Car, non seulement vous n'avez pas souhaité réhabiliter l'impôt sur les sociétés, mais vous avez également surestimé son rendement. En 2011, alors que vous attendiez un produit de près de 45 milliards d'euros, celui-ci est inférieur à 40 milliards d'euros. Certes, c'est mieux qu'en 2010, mais ce n'est mieux que parce cette année-là cet impôt pâtit à la fois des mesures du plan de relance et du régime transitoire de la taxe professionnelle. Encore une fois, il était urgent d'agir ; vous avez préféré attendre.

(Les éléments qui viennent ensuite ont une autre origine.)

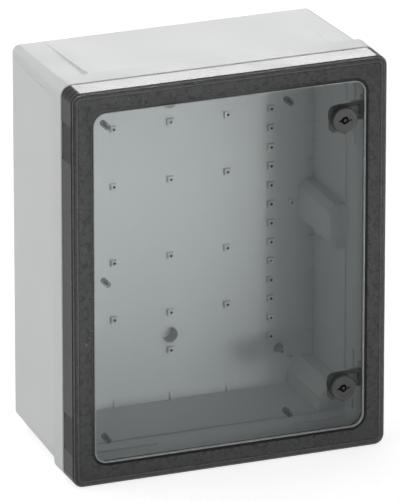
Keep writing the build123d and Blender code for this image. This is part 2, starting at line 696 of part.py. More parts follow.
def door_panel():
    """The clear door in one piece."""
    posts, holes = window_posts()
    panel = door_skin() + window_tray() + gasket_channel() + lattice() + posts
    panel = panel - holes
    for z in (-HINGE_Z, HINGE_Z):
        half = NOTCH_LENGTH / 2
        left = -WIDTH / 2
        panel -= block(left, left + SKIRT_WALL, z - half, z + half, SKIRT_BACK, PLATE_BACK)
        for x, screw_z in flange_screw_places(z):
            tip = PLATE_BACK + FRONT_BITE
            panel -= rod(x, screw_z, SCREW_RADIUS + PIN_SEAT, PLATE_BACK, tip)
    for z in (-LOCK_Z, LOCK_Z):
        panel -= rod(LOCK_X, z, BARREL_RADIUS + BARREL_FIT, WINDOW_BACK, WINDOW_FRONT)
    return panel


def door_gasket():
    """The foamed seal in the door's channel."""
    return ring(GASKET_OUTER_INSET, GASKET_INNER_INSET, GASKET_BACK, GASKET_FRONT)


# Locks

def lock_bezel(z):
    """The round flange with its pointer and the threaded barrel."""
    flange = rod(LOCK_X, z, BEZEL_RADIUS, BEZEL_BACK, BEZEL_FRONT)
    flange = chamfer(flange.edges().filter_by(GeomType.CIRCLE).group_by(Axis.Y)[0], BEZEL_EDGE)
    tip = z - BEZEL_RADIUS - POINTER_LENGTH
    pointer = Plane.XZ.offset(BEZEL_BACK) * Polygon(
        (LOCK_X - POINTER_HALF_WIDTH, z - BEZEL_RADIUS + POINTER_ROOT), (LOCK_X, tip),
        (LOCK_X + POINTER_HALF_WIDTH, z - BEZEL_RADIUS + POINTER_ROOT), align=None)
    bezel = flange + extrude(pointer, amount=BEZEL_THICKNESS - BEZEL_EDGE)
    bezel += rod(LOCK_X, z, BARREL_RADIUS, BARREL_END, BEZEL_BACK)
    bezel -= rod(LOCK_X, z, HEAD_RADIUS + INSERT_FIT, HEAD_BACK - INSERT_PLAY, BEZEL_FRONT)
    return bezel - rod(LOCK_X, z, INSERT_RADIUS + INSERT_FIT, BARREL_END, HEAD_BACK)


def lock_seal(z):
    """The flat ring between the bezel and the window."""
    seal = rod(LOCK_X, z, SEAL_RADIUS, WINDOW_FRONT, BEZEL_BACK)
    return seal - rod(LOCK_X, z, BARREL_RADIUS + BARREL_FIT, WINDOW_FRONT, BEZEL_BACK)


def lock_nut(z):
    """The flat hexagon nut that clamps the lock."""
    front = WINDOW_BACK - CASE_FLOOR
    face = Plane.XZ.offset(front - NUT_HEIGHT) * Pos(LOCK_X, z) * RegularPolygon(NUT_RADIUS, 6)
    nut = extrude(face, amount=NUT_HEIGHT)
    return nut - rod(LOCK_X, z, BARREL_RADIUS + PIN_SEAT, front - NUT_HEIGHT, front)


def case_section(z, wall):
    """The round outline of the lock case with its arm to the right, moved in by a wall."""
    right = WIDTH / 2 - WINDOW_INSET - CASE_SIDE_GAP - wall
    radius = CASE_RADIUS - wall
    low = CASE_ARM_START + wall
    arm = Pos((LOCK_X + right) / 2, z + (low + radius) / 2) * Rectangle(right - LOCK_X, radius - low)
    return Plane.XZ * (Pos(LOCK_X, z) * Circle(radius) + arm)


def lock_case(z):
    """The cup-shaped case behind the window."""
    back = WINDOW_BACK - CASE_LENGTH
    case = Pos(0, -back, 0) * extrude(case_section(z, 0), amount=CASE_LENGTH)
    case -= Pos(0, -back, 0) * extrude(case_section(z, CASE_WALL), amount=CASE_LENGTH - CASE_FLOOR)
    return case - rod(LOCK_X, z, BARREL_RADIUS + BARREL_FIT, back, WINDOW_BACK)


def lock_insert(z):
    """The turning insert with its double-bit socket and the square stub for the cam."""
    insert = rod(LOCK_X, z, HEAD_RADIUS, HEAD_BACK, HEAD_FRONT)
    insert += rod(LOCK_X, z, INSERT_RADIUS, CAM_FRONT, HEAD_BACK)
    half = STUB_SIDE / 2
    insert += block(LOCK_X - half, LOCK_X + half, z - half, z + half, CAM_BACK, CAM_FRONT)
    floor = HEAD_FRONT - SOCKET_DEPTH
    socket = rod(LOCK_X, z, SOCKET_RADIUS, floor, HEAD_FRONT)
    socket += block(LOCK_X - WING_REACH, LOCK_X + WING_REACH, z - WING_HALF_WIDTH,
                    z + WING_HALF_WIDTH, HEAD_BACK, HEAD_FRONT)
    socket -= rod(LOCK_X, z, SOCKET_PIN, floor, HEAD_FRONT)
    insert -= socket
    return insert - rod(LOCK_X, z, CAM_SCREW_RADIUS + PIN_SEAT, CAM_BACK, CAM_BACK + CAM_SCREW_LENGTH)


def lock_cam(z):
    """The cam, which hangs down when the lock is open."""
    middle = (CAM_REACH - CAM_HALF_WIDTH) / 2
    face = Pos(0, -middle) * SlotOverall(CAM_REACH + CAM_HALF_WIDTH, 2 * CAM_HALF_WIDTH, 90)
    face -= Rectangle(STUB_SIDE + 2 * STUB_FIT, STUB_SIDE + 2 * STUB_FIT)
    return extrude(Plane.XZ.offset(CAM_BACK) * Pos(LOCK_X, z) * face, amount=CAM_THICKNESS)


def cam_screw(z):
    """The screw that holds the cam on the insert."""
    head = rod(LOCK_X, z, CAM_SCREW_HEAD, CAM_BACK - CAM_SCREW_HEAD_HEIGHT, CAM_BACK)
    slot = block(LOCK_X - CAM_SCREW_HEAD, LOCK_X + CAM_SCREW_HEAD,
                 z - CAM_SLOT_HALF_WIDTH, z + CAM_SLOT_HALF_WIDTH,
                 CAM_BACK - CAM_SCREW_HEAD_HEIGHT, CAM_BACK - CAM_SCREW_HEAD_HEIGHT / 2)
    tip = CAM_BACK + CAM_SCREW_LENGTH - CAM_SCREW_TIP_GAP
    return head - slot + rod(LOCK_X, z, CAM_SCREW_RADIUS, CAM_BACK, tip)


def lock_strike(z):
    """The angle on the inner wall, with the tongue that the cam turns behind."""
    low = z - STRIKE_HALF_HEIGHT
    high = z + STRIKE_HALF_HEIGHT
    strike = block(STRIKE_SEAT, LIP_X, low, high, STRIKE_FRONT - STRIKE_LENGTH, STRIKE_FRONT)
    strike += block(STRIKE_TIP, LIP_X, low, high, STRIKE_BACK, STRIKE_FRONT)
    return strike - [strike_bore(screw_z, STRIKE_SCREW_RADIUS + SCREW_FIT, STRIKE_SEAT, LIP_X)
                     for screw_z in strike_screw_places(z)]


def strike_screws():
    """The four screws that hold the strikes to the inner wall."""
    head_end = STRIKE_SEAT - STRIKE_SCREW_HEAD_HEIGHT
    tip = LIP_X + STRIKE_SCREW_BITE - SCREW_TIP_GAP
    screws = []
    for z in (-LOCK_Z, LOCK_Z):
        for screw_z in strike_screw_places(z):
            head = strike_bore(screw_z, STRIKE_SCREW_HEAD, head_end, STRIKE_SEAT)
            screws.append(head + strike_bore(screw_z, STRIKE_SCREW_RADIUS, STRIKE_SEAT, tip))
    return Compound(children=screws)


os.makedirs("parts", exist_ok=True)
export_step(body_shell(), "parts/body_shell.step")
export_step(door_panel(), "parts/door_panel.step")
export_step(door_gasket(), "parts/door_gasket.step")
export_step(bracket_screws(), "parts/hinge_bracket_screws.step")
export_step(block_screws(), "parts/hinge_block_screws.step")
export_step(strike_screws(), "parts/strike_screws.step")
for level, place in (("upper", 1), ("lower", -1)):
    for make in (hinge_bracket, hinge_pin, hinge_block):
        export_step(make(place * HINGE_Z), f"parts/{make.__name__}_{level}.step")
    for make in (lock_bezel, lock_seal, lock_nut, lock_case, lock_insert, lock_cam, cam_screw,
                 lock_strike):
        export_step(make(place * LOCK_Z), f"parts/{make.__name__}_{level}.step")
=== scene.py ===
from math import cos, radians, sin

import bpy
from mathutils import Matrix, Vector

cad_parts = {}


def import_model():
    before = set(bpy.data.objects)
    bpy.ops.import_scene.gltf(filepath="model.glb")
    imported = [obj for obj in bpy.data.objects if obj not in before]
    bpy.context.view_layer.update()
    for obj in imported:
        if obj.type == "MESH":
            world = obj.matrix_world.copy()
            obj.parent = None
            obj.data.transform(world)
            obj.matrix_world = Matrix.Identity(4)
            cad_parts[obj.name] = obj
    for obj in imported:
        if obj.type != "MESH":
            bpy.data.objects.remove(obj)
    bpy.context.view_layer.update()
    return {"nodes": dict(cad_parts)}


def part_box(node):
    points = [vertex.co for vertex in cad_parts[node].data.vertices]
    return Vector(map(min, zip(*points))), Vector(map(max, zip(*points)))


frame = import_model()

# Places that come from the frame
DOOR_LOW, DOOR_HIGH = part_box("door_panel")
LOCK_CENTRE = (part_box("cam_screw_upper")[0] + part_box("cam_screw_upper")[1]) / 2
FLOOR_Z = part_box("body_shell")[0].z

# The view of the photograph
VIEW_AZIMUTH = radians(21.35)
VIEW_ELEVATION = radians(20.54)
VIEW_DISTANCE = 9.809
VIEW_TARGET = Vector((0.00985, -0.100, -0.01703))
LENS = 575.3
SENSOR = 36.0
CLIP_END = 60.0

# Sizes of the door and its locks that their materials follow, in metres
OUTER_CORNER = 0.0130
WINDOW_INSET = 0.0290
WINDOW_CORNER = 0.0150
TRAY_WALL = 0.0028
# Widths of the painted highlight along the window's lip and of the painted dark reflection just
# outside it
PAINTED_LIP_HIGHLIGHT_WIDTH = 0.0011
PAINTED_DARK_REFLECTION_WIDTH = 0.0020
SKIRT_THICKNESS = 0.0030
PLATE_THICKNESS = 0.0035
WINDOW_DEPTH = 0.0135
LATTICE_OUTER = 0.0110
LATTICE_INNER = 0.0225
LATTICE_RIB = 0.0011
LATTICE_RUNS = (
    # axis along, axis across, length of the run, length of one leg of the zigzag
    ("X", "Z", 0.2318, 0.01783),
    ("Z", "X", 0.3238, 0.01799),
)
KEYHOLE_RADIUS = 0.0051

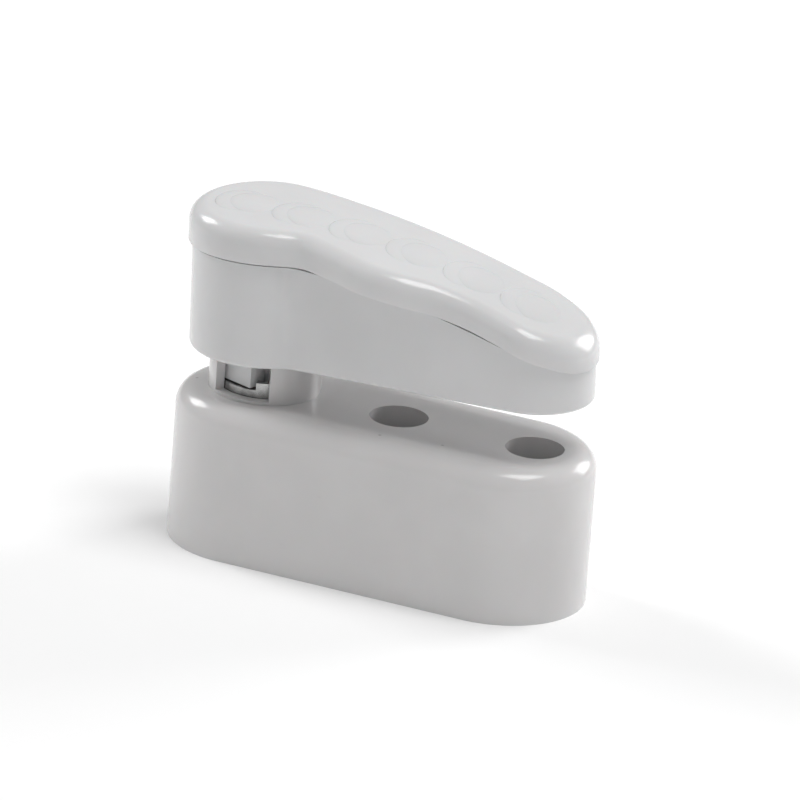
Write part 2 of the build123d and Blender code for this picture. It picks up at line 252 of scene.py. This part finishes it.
def soften(work, crease):
    """Shade smooth, with a hard edge where two faces meet at this angle in degrees or more."""
    for face in work.faces:
        face.smooth = True
    for edge in work.edges:
        edge.smooth = edge.calc_face_angle(pi) < radians(crease)


def smooth_copy(node, material):
    source = nodes[node]
    mesh = source.data.copy()
    mesh.name = node + "_smooth"
    work = bmesh.new()
    work.from_mesh(mesh)
    bmesh.ops.remove_doubles(work, verts=work.verts, dist=MERGE_GAP)
    soften(work, crease=30)
    work.to_mesh(mesh)
    work.free()
    if "custom_normal" in mesh.attributes:
        mesh.attributes.remove(mesh.attributes["custom_normal"])
    mesh.materials.clear()
    mesh.materials.append(material)
    piece = bpy.data.objects.new(node + "_smooth", mesh)
    bpy.context.scene.collection.objects.link(piece)
    body = source["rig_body"]
    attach(piece, body)
    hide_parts(node)
    print(node, "faces:", len(mesh.polygons))


FINISHES = {
    "base_housing": base_plastic, "base_plate": base_plastic, "pivot_collar": base_plastic,
    "base_plate_screws": zinc_plate, "seat_washers": zinc_plate, "stop_ring": zinc_casting,
    "stop_ring_pins": turned_steel, "spindle_bush": acetal, "spindle": turned_steel,
    "retaining_clip": spring_wire, "spring_washer": zinc_plate, "thrust_washer": acetal,
    "lever_hub": lever_plastic, "hub_screws": zinc_plate, "spindle_washer": zinc_plate,
    "spindle_nut": zinc_plate, "lever_body": lever_plastic, "cap_screws": zinc_plate,
    "return_spring": spring_wire, "screw_sleeves": base_plastic,
}
for node, finish in FINISHES.items():
    smooth_copy(node, finish)

# %% [markdown]
# ## The lever's own directions
# The lever rises a little towards its tip, so its pieces are drawn in its own tilted directions
# and then turned into place. Its cap falls towards the tip along an arc, like a computer mouse.

# %% Lever directions and crown
CANT = radians(2.2)
UNDERSIDE = 31.2
HEAD_R = 12.5
TOP_X, TOP_Z, TOP_R = -8.8, 22.6, 170.0
SEAM_Z, SEAM_R = 16.6, 140.0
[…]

S'agissant des recettes, votre bilan n'est guère plus brillant. Votre mesure la plus emblématique, c'était le non-remplacement, mécanique, d'un fonctionnaire sur deux. J'y reviendrai ultérieurement. La manière dont vous l'avez mise en œuvre s'avère un désastre. Vous affirmiez que cette politique serait un levier efficace de réduction de la dépense. En définitive, l'économie brute est inférieure d'un tiers à celle que vous annonciez et cette économie en postes n'a même pas correspondu à une économie en charges, car les mesures catégorielles accordées à cette occasion en annulent les effets.
Surtout, ces suppressions mécaniques, sans réflexion globale, ont contribué à augmenter le nombre d'heures supplémentaires, ce qui montrait bien que les réductions ne correspondaient pas, loin de là, à des sureffectifs.
Je prendrai l'exemple des préfectures. Celles-ci ont connu d'importantes suppressions d'effectifs qui ont touché les agents de guichet, lesquels sont chargés d'accueillir le public désireux de faire établir un document d'identité, la carte grise d'un véhicule automobile ou tout autre titre. La suppression de ces postes a rendu nécessaires, à certains moments, non seulement la fermeture des guichets afin de permettre le traitement des dossiers, mais encore le recours aux heures supplémentaires tout simplement pour que les agents puissent venir à bout de leur travail ordinaire.
Pour quel gain ? L'épuisement des préfectures et des préfets !
Voilà deux ans, j'avais rendu un rapport consacré à la mise en œuvre de la révision générale des politiques publiques dans les préfectures, sujet qui préoccupe aussi bien les personnels que les préfets et les administrateurs.